In the aftermath of tragedy, we find strength and solace in solidarity. Unfortunately, this is sometimes at the expense of someone else’s healing. Is there any reason to place victims in an Orlando nightclub above (or below) those in a Charleston church, or the hold of a cargo ship steaming from Africa? Those who decry our lack of historical perspective are justified, but must mind their own, as well. The African American should not be chastised for his sorrow at the innumerable deaths (not to mention destroyed lives) caused by the slave trade, simply because six million Jews were killed in the Holocaust. The woman with the tattoo on her arm is no less traumatized because Stalin was responsible for the deaths of seven million of his own people. There is no rationale for all of these to be silenced in the shadow of the forty-five million murdered in Mao’s Cultural Revolution/Great Leap Forward. Suffering is experienced individually, even where it is overcome through the support of many.

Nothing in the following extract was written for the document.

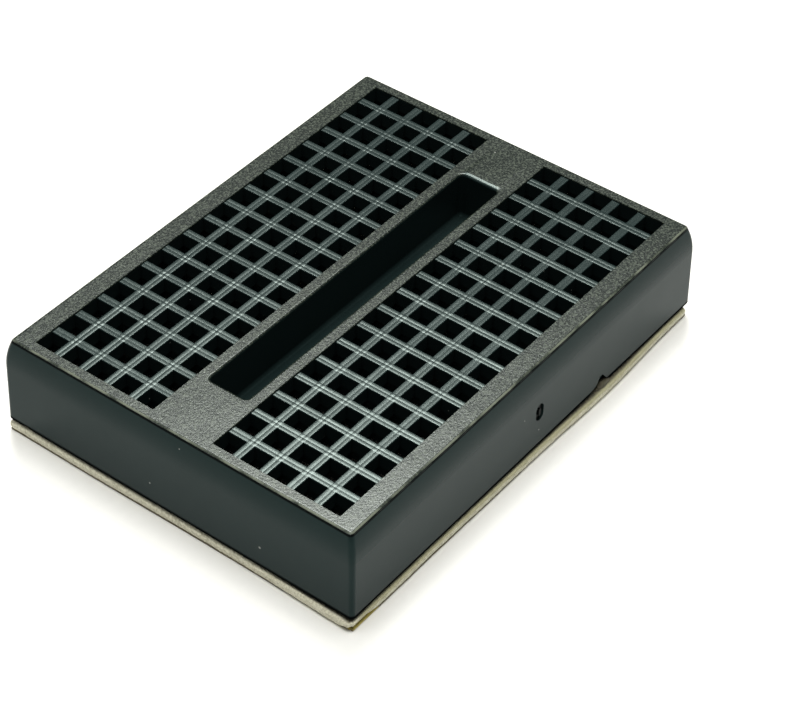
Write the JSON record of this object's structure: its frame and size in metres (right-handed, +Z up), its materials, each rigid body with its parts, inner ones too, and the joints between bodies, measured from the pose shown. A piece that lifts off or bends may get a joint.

“As anyone who has lost a loved one knows, the difference between zero and one is an infinity.”    –Timothy Snyder, The New York Review of Books

What has happened is that forty-nine people died on Sunday, June 12, 2016. They have names, they have families, they have stories. Some might not have been nice people, some may have been saints. I don’t know a single one of them, and so my “understanding” of the tragedy is at best empathetic. However, I don’t have to create a list of mass shootings in the U.S. to understand that parents lost children, children lost parents, others lost friends, family, and loves. The Lewis quote at the beginning could be amended (admittedly for a different purpose than originally intended) to add, “but also no less.” At the end of this post are forty-nine names – each of which is a life cut short, an impact to someone to whom they “were the whole world.” They deserve the dignity of remembrance, to be eulogized by tears at the world’s loss of their gifts.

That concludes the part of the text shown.